There's no clear-cut, doctrinal, or official Roman Catholic stance on HIPAA. In general, Catholic organizations willingly comply with HIPAA. To that point, a quick search shows a lot of Catholic organizations describing their members' rights under HIPAA.
More notably, if there were a doctrinal issue with a national policy like HIPAA on any grounds, that of subsidiarity or otherwise, I would expect to see a statement and/or resistance from the United States Conference of Catholic Bishops. For instance, there are numerous statements and commentaries opposing portions of the Affordable Care Act. Not so with HIPAA. The only mention on their site is a wellness document, in which the rationale for requiring "new sisters" to provide HIPAA and DPOA forms is summarized like so:
We bind ourselves to the members of the community, trusting in their
faithfulness to support us.
So, it seems to me that the USCCB, or whatever subsidiary this is, feels no need to object to these policies. And to the contrary is highly respectful of them, pointing out that the HIPAA release papers demand is justified by the intended level trust and support in their community, which implicitly makes the request a bit extraordinary. Whether that level of respect for HIPAA and medical privacy extends to every "application" may be a different matter.
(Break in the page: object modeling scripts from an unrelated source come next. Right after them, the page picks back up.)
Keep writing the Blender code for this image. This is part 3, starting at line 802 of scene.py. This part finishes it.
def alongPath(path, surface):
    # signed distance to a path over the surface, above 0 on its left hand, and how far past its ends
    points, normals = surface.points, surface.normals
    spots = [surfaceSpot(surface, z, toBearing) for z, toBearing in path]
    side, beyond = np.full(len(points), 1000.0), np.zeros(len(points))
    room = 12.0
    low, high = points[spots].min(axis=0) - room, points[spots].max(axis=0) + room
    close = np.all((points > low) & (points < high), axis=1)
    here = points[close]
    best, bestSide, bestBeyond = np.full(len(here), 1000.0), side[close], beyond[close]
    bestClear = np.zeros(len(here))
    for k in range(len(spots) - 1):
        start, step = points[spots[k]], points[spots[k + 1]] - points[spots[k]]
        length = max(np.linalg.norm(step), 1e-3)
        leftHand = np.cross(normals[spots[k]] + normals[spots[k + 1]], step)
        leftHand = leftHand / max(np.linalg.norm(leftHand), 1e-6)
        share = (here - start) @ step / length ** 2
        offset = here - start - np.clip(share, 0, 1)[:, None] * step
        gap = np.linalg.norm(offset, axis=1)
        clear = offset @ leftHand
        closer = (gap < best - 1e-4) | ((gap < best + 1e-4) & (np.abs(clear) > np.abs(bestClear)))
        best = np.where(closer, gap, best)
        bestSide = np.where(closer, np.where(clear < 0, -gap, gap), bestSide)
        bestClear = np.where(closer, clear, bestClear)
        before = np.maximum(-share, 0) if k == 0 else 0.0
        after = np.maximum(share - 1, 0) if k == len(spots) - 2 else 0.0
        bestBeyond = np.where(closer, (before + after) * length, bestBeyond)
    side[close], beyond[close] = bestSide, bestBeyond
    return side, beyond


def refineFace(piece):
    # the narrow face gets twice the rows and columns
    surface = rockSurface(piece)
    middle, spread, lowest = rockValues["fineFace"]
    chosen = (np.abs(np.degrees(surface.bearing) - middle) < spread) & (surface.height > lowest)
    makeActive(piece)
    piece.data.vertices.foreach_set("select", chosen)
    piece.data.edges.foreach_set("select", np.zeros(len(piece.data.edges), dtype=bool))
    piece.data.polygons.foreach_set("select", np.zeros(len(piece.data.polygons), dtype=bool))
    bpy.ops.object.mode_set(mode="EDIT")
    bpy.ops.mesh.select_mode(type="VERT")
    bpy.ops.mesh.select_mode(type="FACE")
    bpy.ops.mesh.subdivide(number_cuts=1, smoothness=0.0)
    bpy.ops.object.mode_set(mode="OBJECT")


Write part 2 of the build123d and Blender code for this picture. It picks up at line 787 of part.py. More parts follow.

So, there are two things to keep in mind:
- Subsidiary is a single, vague social guideline among many; not an overarching, specific moral precept. Subsidiarity demands that we handle things as close to the issue as possible. But, the motivation to escalate to higher levels of community and government stem from the Catholic principle of solidarity. And both of these principles are meaningless without the context of another moral need or needs: In this case, the right to individual privacy, the responsibilities of a parent, and the obligations of medical practitioners.
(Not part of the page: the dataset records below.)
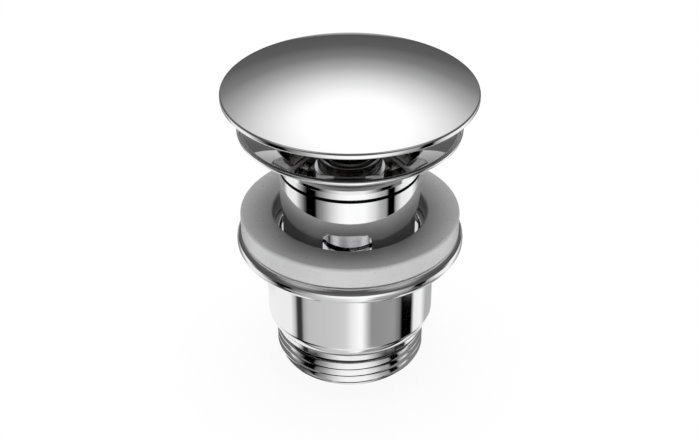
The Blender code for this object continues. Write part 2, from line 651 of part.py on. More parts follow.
def make_plunger(material):
    """Rod and drum in one. The heart-shaped track round the drum makes the click."""
    tap_foot = ROD_TOP - STUD_IN_ROD - GAP
    corners = [
        (SPRING_BORE_RADIUS, DRUM_FOOT),
        (DRUM_RADIUS, DRUM_FOOT),
        (DRUM_RADIUS, DRUM_TOP),
        (ROD_RADIUS, DRUM_TOP),
        (ROD_RADIUS, ROD_TOP - STUD_CHAMFER),
        (ROD_RADIUS - STUD_CHAMFER, ROD_TOP),
        (STUD_HOLE_RADIUS, ROD_TOP),
        (STUD_HOLE_RADIUS, tap_foot),
        (0, tap_foot - STUD_HOLE_RADIUS / 2),
        (0, SPRING_ROOF),
        (SPRING_BORE_RADIUS, SPRING_ROOF),
    ]
    # The outline meets the axis between the tapped hole and the spring bore.
    start = corners.index((0, SPRING_ROOF))
    corners = corners[start:] + corners[:start]
    plunger = turned("plunger", corners, material, closed=False)
    plunger.rotation_euler.z = DRUM_FACET_TURN
    top = STROKE + TRACK_OVERRUN
    side = DRUM_RADIUS * SWING * top / STROKE
    start = (0, 0)
    pressed_one_way = (-side, top)
    latched = (0, top - LATCH_DROP)
    pressed_other_way = (side, top)
    legs = [
        (start, pressed_one_way),
        (pressed_one_way, latched),
        (latched, pressed_other_way),
        (pressed_other_way, start),
    ]
    for i, (foot, head) in enumerate(legs):
        floor = TRACK_FLOOR_RADIUS - i * TRACK_LEG_STEP
        half_width = TRACK_HALF_WIDTH + i * TRACK_WIDENING
        cutter = make_track_cutter(f"track_leg_{i + 1}", foot, head, half_width, floor)
        combine(plunger, cutter, "DIFFERENCE")
    return plunger


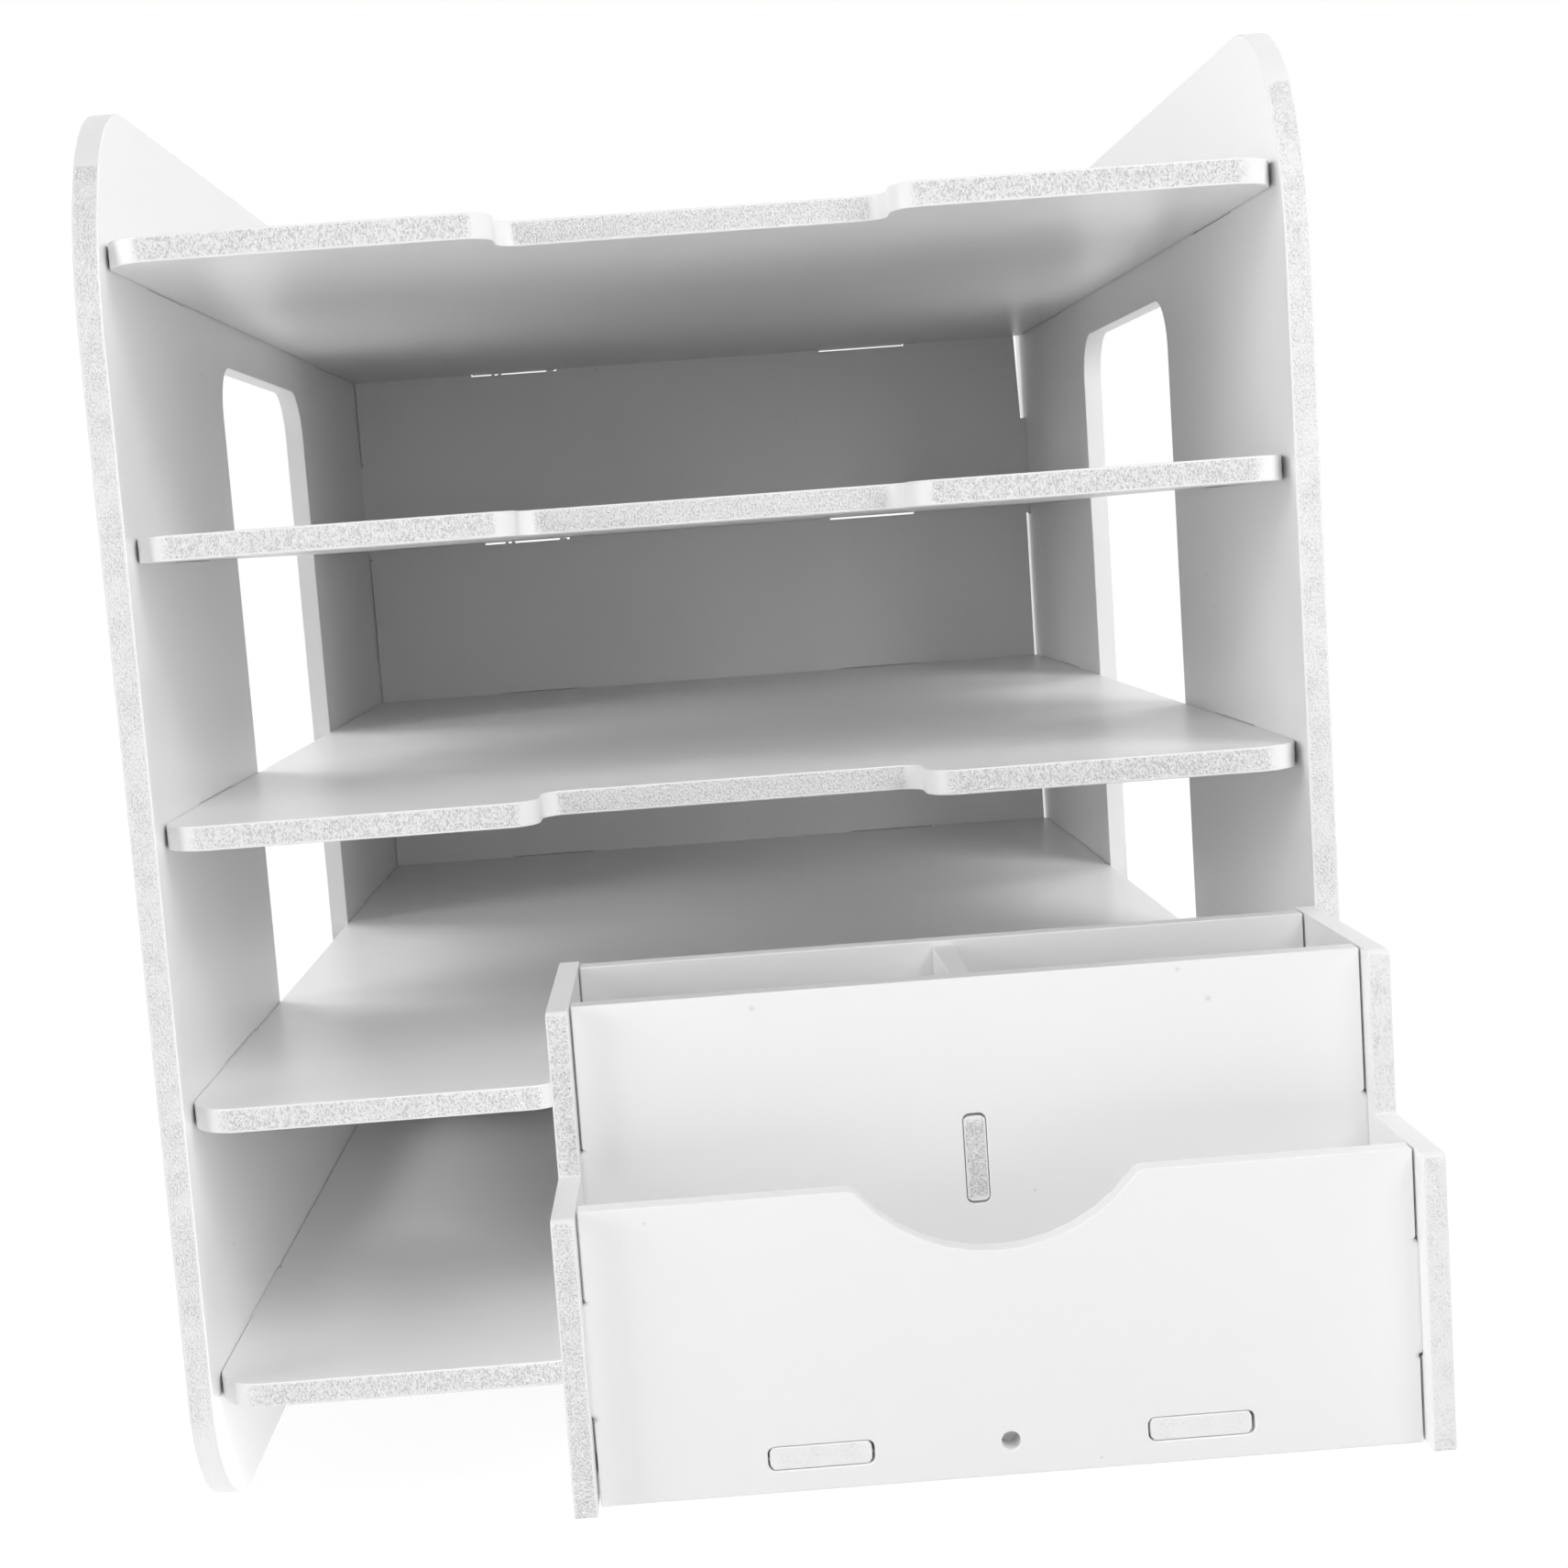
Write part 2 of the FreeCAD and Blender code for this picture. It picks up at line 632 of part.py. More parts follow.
def drawer_bottom():
    """Bottom board under the organizer and the tray, with tabs on all four sides."""
    left = THIN
    right = CROSS_TIP_TO_TIP - THIN
    front = FLOOR_START
    rear = TRAY_END - GAP
    half_tab = cell("floor_tab_width") / 2
    tab_length = cell("floor_side_tab_length")
    left_tab = CROSS_MIDDLE - cell("floor_tab_offset")
    right_tab = CROSS_MIDDLE + cell("floor_tab_offset")
    floor = Outline()
    floor.line(left, front)
    for centre in (left_tab, right_tab):
        floor.line(centre - half_tab, front)
        floor.line(centre - half_tab, front - THIN)
        floor.line(centre + half_tab, front - THIN)
        floor.line(centre + half_tab, front)
    floor.line(right, front)
    for start in FLOOR_SIDE_TABS:
        floor.line(right, start)
        floor.line(CROSS_TIP_TO_TIP, start)
        floor.line(CROSS_TIP_TO_TIP, start + tab_length)
        floor.line(right, start + tab_length)
    floor.line(right, rear)
    for centre in (right_tab, left_tab):
        floor.line(centre + half_tab, rear)
        floor.line(centre + half_tab, rear + THIN)
        floor.line(centre - half_tab, rear + THIN)
        floor.line(centre - half_tab, rear)
    floor.line(left, rear)
    for start in reversed(FLOOR_SIDE_TABS):
        floor.line(left, start + tab_length)
        floor.line(ZERO, start + tab_length)
        floor.line(ZERO, start)
        floor.line(left, start)
    return new_board("drawer_bottom", "XY_Plane", THIN, [floor],
                     (DRAWER_LEFT + GAP, DRAWER_FRONT, DRAWER_LOW + FLOOR_LOW))


# --- build and write --------------------------------------------------------------------

bodies = [
    side_panel("left_side_panel", ZERO - cell("rack_width") / 2),
    side_panel("right_side_panel", cell("rack_width") / 2 - BOARD),
]
bodies += [shelf(label, level) for level, label in enumerate(SHELVES)]
bodies.append(back_panel())
front_board = drawer_front()
bore_front(front_board)
bodies += [
    drawer_side("drawer_left_side", DRAWER_LEFT),
    drawer_side("drawer_right_side", DRAWER_LEFT + cell("drawer_width") - THIN),
    front_board,
    tall_cross_board("drawer_middle_board", MIDDLE_BOARD),
    tall_cross_board("drawer_back_board", BACK_BOARD),
    divider(),
    drawer_bottom(),
    tray_end(),
]
DOC.recompute()

failed = [item.Name for item in DOC.Objects if "Invalid" in item.State or "Error" in item.State]
if failed:
    raise RuntimeError("failed objects: " + ", ".join(failed))
for body in bodies:
    if body.Shape.isNull() or not body.Shape.isValid() or len(body.Shape.Solids) != 1:
        raise RuntimeError(body.Label + " is not one valid solid")

os.makedirs("parts", exist_ok=True)
for body in bodies:
    body.Shape.exportStep("parts/" + body.Label + ".step")
    box = body.Shape.BoundBox
    print("%-22s x %7.1f %7.1f  y %7.1f %7.1f  z %6.1f %6.1f  volume %9.0f" % (
        body.Label, box.XMin, box.XMax, box.YMin, box.YMax, box.ZMin, box.ZMax,
        body.Shape.Volume))
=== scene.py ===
import math

import bpy
import numpy as np
from mathutils import Matrix, Vector
from mathutils.geometry import tessellate_polygon


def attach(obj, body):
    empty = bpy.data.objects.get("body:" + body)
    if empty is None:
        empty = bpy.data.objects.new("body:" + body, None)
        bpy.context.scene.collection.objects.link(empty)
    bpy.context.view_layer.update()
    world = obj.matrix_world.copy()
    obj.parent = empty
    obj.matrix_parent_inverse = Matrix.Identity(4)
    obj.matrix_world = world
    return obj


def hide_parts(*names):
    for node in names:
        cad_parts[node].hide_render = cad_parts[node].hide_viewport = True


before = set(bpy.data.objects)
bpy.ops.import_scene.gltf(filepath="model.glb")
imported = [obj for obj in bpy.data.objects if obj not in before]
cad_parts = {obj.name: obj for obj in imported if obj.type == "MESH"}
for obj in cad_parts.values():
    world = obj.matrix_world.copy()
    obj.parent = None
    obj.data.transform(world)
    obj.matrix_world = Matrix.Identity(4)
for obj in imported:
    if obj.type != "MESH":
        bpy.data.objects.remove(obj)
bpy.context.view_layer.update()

# Letter rack of slot-together white foam boards with a drawer in its bottom bay. Outlines and
# sizes are in millimetres in the rack's own frame: +X right, +Y back, +Z up.
MM = 0.001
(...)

- The Church explicitly avoids speaking on most matters. You're expected to reason things out and use your conscience. There's a lot to think about. The specific issues you're familiar with may or may not be representative of the broader application. Without overanalyzing, acknowledge the complexity. And vocalize that our judgement if it seems imperative.
There may be moral issues with certain applications of HIPAA. Presently, the moral issues are either isolated or negligible enough in the eyes of the Catholic Church to warrant widespread Catholic compliance.
As to whether HIPAA erodes parental rights, maybe. Maybe not. With respect to parental rights and responsibilities, I would personally be inclined to argue in favor of HIPAA or HIPAA-like legislation for two reasons:
- HIPAA allows kids to receive medical care without fear of disproportionate punishment and judgement. It's not all that dissimilar, in my opinion, from the seal of confession. Like every parent, I'm far from perfect. And we tend overreact and punish for more than an offense is worth. I don't want the fear parental overreaction to stand in the way of medical treatment. (Or spiritual treatment!)
- My kids will know the Catholic stuff either way. They will make mistakes. Some of them may be downright egregious. But, they'll know my beliefs regardless of whether I'm informed enough to distribute a consequence for every mistake. And because I'm far from a perfect parent, far from an effective disciplinarian in emotional situations, it's probably better in some cases that I don't know what they've done, and rather allow the kids to reflect on their own actions based on what they know I/we believe.
And to the extent that any parent succeeds in charitably correcting their kids' behavior with due mercy, I presume the kids will be open about their lives. To the extent that any parent reacts selfishly, degrading, devaluing, or disproportionately punishing, I suspect that kids will be private about their sins.
HIPAA lets doctors do their work without forcing them to double as spies for parents. And it lets kids seek needed treatment without worrying that their doctor is a spy! And this agreement, I suspect, does not stand in the way of a healthy parent-child relationship.